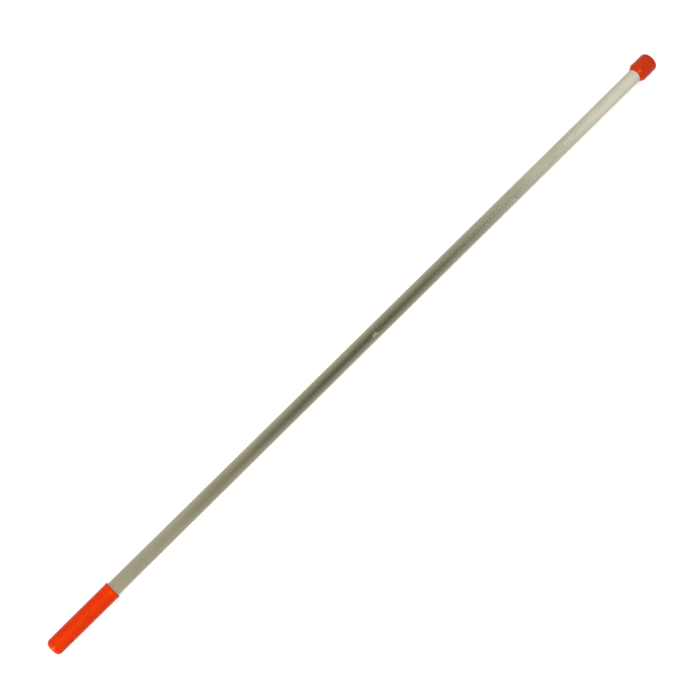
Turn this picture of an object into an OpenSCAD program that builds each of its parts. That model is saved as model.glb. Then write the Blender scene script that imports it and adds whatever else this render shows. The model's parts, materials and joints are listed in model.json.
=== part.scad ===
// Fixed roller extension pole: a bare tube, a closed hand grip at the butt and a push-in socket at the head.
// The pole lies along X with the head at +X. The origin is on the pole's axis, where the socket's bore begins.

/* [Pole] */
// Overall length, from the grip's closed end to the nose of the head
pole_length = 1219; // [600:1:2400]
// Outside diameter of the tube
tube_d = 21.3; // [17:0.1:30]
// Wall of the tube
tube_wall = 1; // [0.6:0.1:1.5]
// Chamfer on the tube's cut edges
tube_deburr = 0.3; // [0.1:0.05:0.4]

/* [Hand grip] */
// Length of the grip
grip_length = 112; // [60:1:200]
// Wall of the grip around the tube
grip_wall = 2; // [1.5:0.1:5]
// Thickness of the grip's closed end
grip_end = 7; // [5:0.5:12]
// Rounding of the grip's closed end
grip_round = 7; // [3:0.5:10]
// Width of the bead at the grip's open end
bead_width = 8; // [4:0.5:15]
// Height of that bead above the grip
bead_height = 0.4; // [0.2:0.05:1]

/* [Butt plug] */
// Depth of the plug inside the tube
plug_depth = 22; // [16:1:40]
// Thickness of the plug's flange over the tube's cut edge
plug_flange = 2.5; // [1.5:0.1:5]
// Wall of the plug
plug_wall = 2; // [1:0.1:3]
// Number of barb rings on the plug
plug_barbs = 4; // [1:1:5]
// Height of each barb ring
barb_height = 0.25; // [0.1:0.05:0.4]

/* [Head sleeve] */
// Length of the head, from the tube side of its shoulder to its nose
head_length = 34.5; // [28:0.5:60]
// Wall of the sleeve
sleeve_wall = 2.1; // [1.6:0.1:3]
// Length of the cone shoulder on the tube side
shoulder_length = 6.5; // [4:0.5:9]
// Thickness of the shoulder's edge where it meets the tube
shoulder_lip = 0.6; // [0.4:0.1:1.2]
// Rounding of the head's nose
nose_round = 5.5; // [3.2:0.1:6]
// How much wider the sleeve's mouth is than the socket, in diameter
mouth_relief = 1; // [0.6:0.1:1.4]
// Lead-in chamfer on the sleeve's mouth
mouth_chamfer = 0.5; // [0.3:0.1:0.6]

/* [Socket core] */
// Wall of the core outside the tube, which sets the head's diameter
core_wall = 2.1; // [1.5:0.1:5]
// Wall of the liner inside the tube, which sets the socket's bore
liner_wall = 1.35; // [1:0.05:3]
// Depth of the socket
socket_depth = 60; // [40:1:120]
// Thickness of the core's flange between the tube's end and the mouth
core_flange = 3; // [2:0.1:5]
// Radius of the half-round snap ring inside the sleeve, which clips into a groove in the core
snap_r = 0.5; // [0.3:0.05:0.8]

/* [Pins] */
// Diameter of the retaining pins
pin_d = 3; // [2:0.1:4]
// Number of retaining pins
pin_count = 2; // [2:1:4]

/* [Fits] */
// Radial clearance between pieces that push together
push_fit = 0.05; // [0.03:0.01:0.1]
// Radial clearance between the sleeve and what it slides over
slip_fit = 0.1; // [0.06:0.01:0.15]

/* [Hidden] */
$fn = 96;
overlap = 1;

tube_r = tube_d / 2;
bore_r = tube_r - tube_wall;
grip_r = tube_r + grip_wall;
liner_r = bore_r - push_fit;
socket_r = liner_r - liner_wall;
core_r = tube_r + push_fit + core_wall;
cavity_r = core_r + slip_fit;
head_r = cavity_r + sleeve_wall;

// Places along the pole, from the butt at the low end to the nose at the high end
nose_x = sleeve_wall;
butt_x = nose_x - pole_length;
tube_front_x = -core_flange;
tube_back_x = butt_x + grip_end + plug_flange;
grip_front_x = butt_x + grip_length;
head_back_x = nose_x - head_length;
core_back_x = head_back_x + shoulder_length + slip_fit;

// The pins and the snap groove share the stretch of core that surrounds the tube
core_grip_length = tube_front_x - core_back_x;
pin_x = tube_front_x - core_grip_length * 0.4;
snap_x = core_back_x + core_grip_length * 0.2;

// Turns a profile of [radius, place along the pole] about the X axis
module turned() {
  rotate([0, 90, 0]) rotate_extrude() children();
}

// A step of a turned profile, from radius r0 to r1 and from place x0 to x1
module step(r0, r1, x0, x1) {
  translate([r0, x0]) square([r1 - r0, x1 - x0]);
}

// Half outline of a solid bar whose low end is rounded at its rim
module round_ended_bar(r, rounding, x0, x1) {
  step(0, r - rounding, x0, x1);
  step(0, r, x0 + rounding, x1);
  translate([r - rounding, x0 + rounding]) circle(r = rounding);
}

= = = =

▶ To be done: Reproduce the listing above word for word.

▶ Reply:
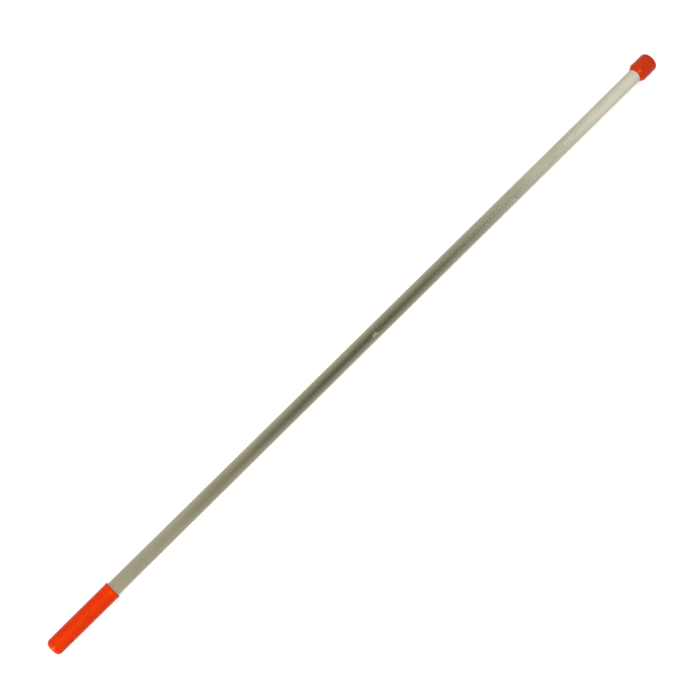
Turn this picture of an object into an OpenSCAD program that builds each of its parts. That model is saved as model.glb. Then write the Blender scene script that imports it and adds whatever else this render shows. The model's parts, materials and joints are listed in model.json.
=== part.scad ===
// Fixed roller extension pole: a bare tube, a closed hand grip at the butt and a push-in socket at the head.
// The pole lies along X with the head at +X. The origin is on the pole's axis, where the socket's bore begins.

/* [Pole] */
// Overall length, from the grip's closed end to the nose of the head
pole_length = 1219; // [600:1:2400]
// Outside diameter of the tube
tube_d = 21.3; // [17:0.1:30]
// Wall of the tube
tube_wall = 1; // [0.6:0.1:1.5]
// Chamfer on the tube's cut edges
tube_deburr = 0.3; // [0.1:0.05:0.4]

/* [Hand grip] */
// Length of the grip
grip_length = 112; // [60:1:200]
// Wall of the grip around the tube
grip_wall = 2; // [1.5:0.1:5]
// Thickness of the grip's closed end
grip_end = 7; // [5:0.5:12]
// Rounding of the grip's closed end
grip_round = 7; // [3:0.5:10]
// Width of the bead at the grip's open end
bead_width = 8; // [4:0.5:15]
// Height of that bead above the grip
bead_height = 0.4; // [0.2:0.05:1]

/* [Butt plug] */
// Depth of the plug inside the tube
plug_depth = 22; // [16:1:40]
// Thickness of the plug's flange over the tube's cut edge
plug_flange = 2.5; // [1.5:0.1:5]
// Wall of the plug
plug_wall = 2; // [1:0.1:3]
// Number of barb rings on the plug
plug_barbs = 4; // [1:1:5]
// Height of each barb ring
barb_height = 0.25; // [0.1:0.05:0.4]

/* [Head sleeve] */
// Length of the head, from the tube side of its shoulder to its nose
head_length = 34.5; // [28:0.5:60]
// Wall of the sleeve
sleeve_wall = 2.1; // [1.6:0.1:3]
// Length of the cone shoulder on the tube side
shoulder_length = 6.5; // [4:0.5:9]
// Thickness of the shoulder's edge where it meets the tube
shoulder_lip = 0.6; // [0.4:0.1:1.2]
// Rounding of the head's nose
nose_round = 5.5; // [3.2:0.1:6]
// How much wider the sleeve's mouth is than the socket, in diameter
mouth_relief = 1; // [0.6:0.1:1.4]
// Lead-in chamfer on the sleeve's mouth
mouth_chamfer = 0.5; // [0.3:0.1:0.6]

/* [Socket core] */
// Wall of the core outside the tube, which sets the head's diameter
core_wall = 2.1; // [1.5:0.1:5]
// Wall of the liner inside the tube, which sets the socket's bore
liner_wall = 1.35; // [1:0.05:3]
// Depth of the socket
socket_depth = 60; // [40:1:120]
// Thickness of the core's flange between the tube's end and the mouth
core_flange = 3; // [2:0.1:5]
// Radius of the half-round snap ring inside the sleeve, which clips into a groove in the core
snap_r = 0.5; // [0.3:0.05:0.8]

/* [Pins] */
// Diameter of the retaining pins
pin_d = 3; // [2:0.1:4]
// Number of retaining pins
pin_count = 2; // [2:1:4]

/* [Fits] */
// Radial clearance between pieces that push together
push_fit = 0.05; // [0.03:0.01:0.1]
// Radial clearance between the sleeve and what it slides over
slip_fit = 0.1; // [0.06:0.01:0.15]

/* [Hidden] */
$fn = 96;
overlap = 1;

tube_r = tube_d / 2;
bore_r = tube_r - tube_wall;
grip_r = tube_r + grip_wall;
liner_r = bore_r - push_fit;
socket_r = liner_r - liner_wall;
core_r = tube_r + push_fit + core_wall;
cavity_r = core_r + slip_fit;
head_r = cavity_r + sleeve_wall;

// Places along the pole, from the butt at the low end to the nose at the high end
nose_x = sleeve_wall;
butt_x = nose_x - pole_length;
tube_front_x = -core_flange;
tube_back_x = butt_x + grip_end + plug_flange;
grip_front_x = butt_x + grip_length;
head_back_x = nose_x - head_length;
core_back_x = head_back_x + shoulder_length + slip_fit;

// The pins and the snap groove share the stretch of core that surrounds the tube
core_grip_length = tube_front_x - core_back_x;
pin_x = tube_front_x - core_grip_length * 0.4;
snap_x = core_back_x + core_grip_length * 0.2;

// Turns a profile of [radius, place along the pole] about the X axis
module turned() {
  rotate([0, 90, 0]) rotate_extrude() children();
}

// A step of a turned profile, from radius r0 to r1 and from place x0 to x1
module step(r0, r1, x0, x1) {
  translate([r0, x0]) square([r1 - r0, x1 - x0]);
}

// Half outline of a solid bar whose low end is rounded at its rim
module round_ended_bar(r, rounding, x0, x1) {
  step(0, r - rounding, x0, x1);
  step(0, r, x0 + rounding, x1);
  translate([r - rounding, x0 + rounding]) circle(r = rounding);
}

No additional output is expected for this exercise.